If there is one reason why right-wing extremism seems to fly under the radar, it’s because Al-Qaeda and ISIS are easier targets. Foreign terrorist groups generally seem more urgent and insidious than homegrown violence or domestic terrorism, even if the latter poses more of a threat in reality. Even law enforcement and the news media seem to underestimate the impact and potential of the alt-right in Canada. Alarmingly, the demographics of such organizations are shifting beyond the stereotypical image of disaffected young men. That image may have been accurate in the 1980s and 1990s, but recent years have seen older, more educated, and more female membership (despite the anti-woman sentiment commonly espoused in alt-right circles). As these groups gain popularity and appeal with more diverse audiences, their influence grows.
Traditionally, Canada’s legislation against hate speech and white surpremacist movements has been regarded as ineffectual, but the tide is turning. After seeing extremist activity both here and abroad, the federal government is taking greater action. Recently, Canadian MPs moved to designate the Proud Boys (many members of whom took part in the January 6th violence at the Capitol) as a terrorist organization. More legislation in this sphere is on the horizon. Despite this positive movement, it’s impossible to defeat their rise until we educate ourselves and show alt-right organizations that violence and hate is not welcome in Canada— whether it’s through protests, petitions, or simply letting your voice be heard.

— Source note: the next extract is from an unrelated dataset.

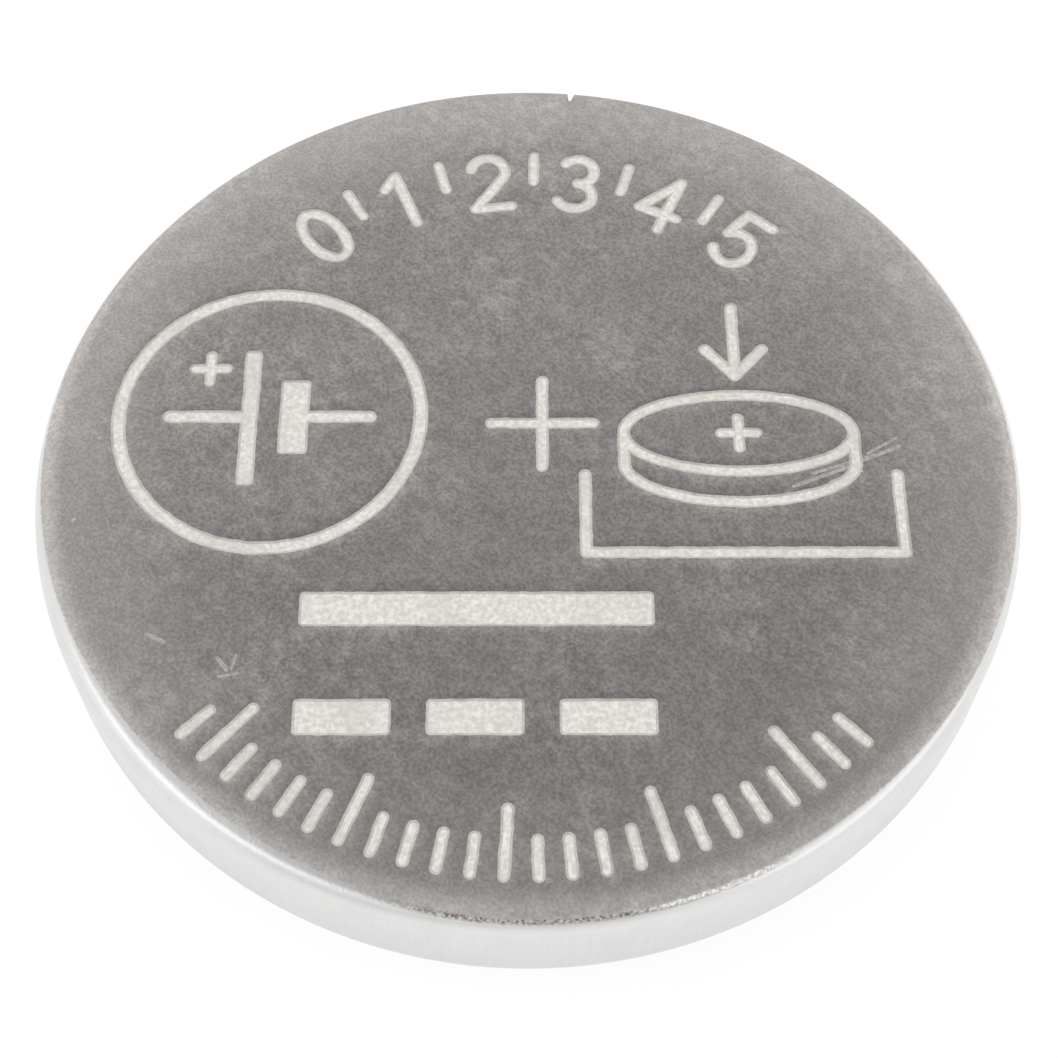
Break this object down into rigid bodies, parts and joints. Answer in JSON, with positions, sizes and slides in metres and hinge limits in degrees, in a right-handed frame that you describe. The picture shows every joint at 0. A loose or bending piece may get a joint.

Many Canadians look at the state of America and worry about its effect on Canada—in fact, it’s become a bit of a cliche in political discourse to say that living next door to the U.S. is, to borrow a phrase from Pierre Trudeau, like “sleeping with an elephant.” When alt-right terrorist and extremist activity rears its ugly head here, we blame American influences without considering that the trouble could be coming from inside the house. As extremist activity grows more active in real life, it becomes harder for Canadians to maintain ignorance about its presence at home. And if we’re unwilling to recognize the problem, there’s no way to stop its spread. To answer the question, are we really better than Americans?, well, it all depends on how we take action and stand against hate.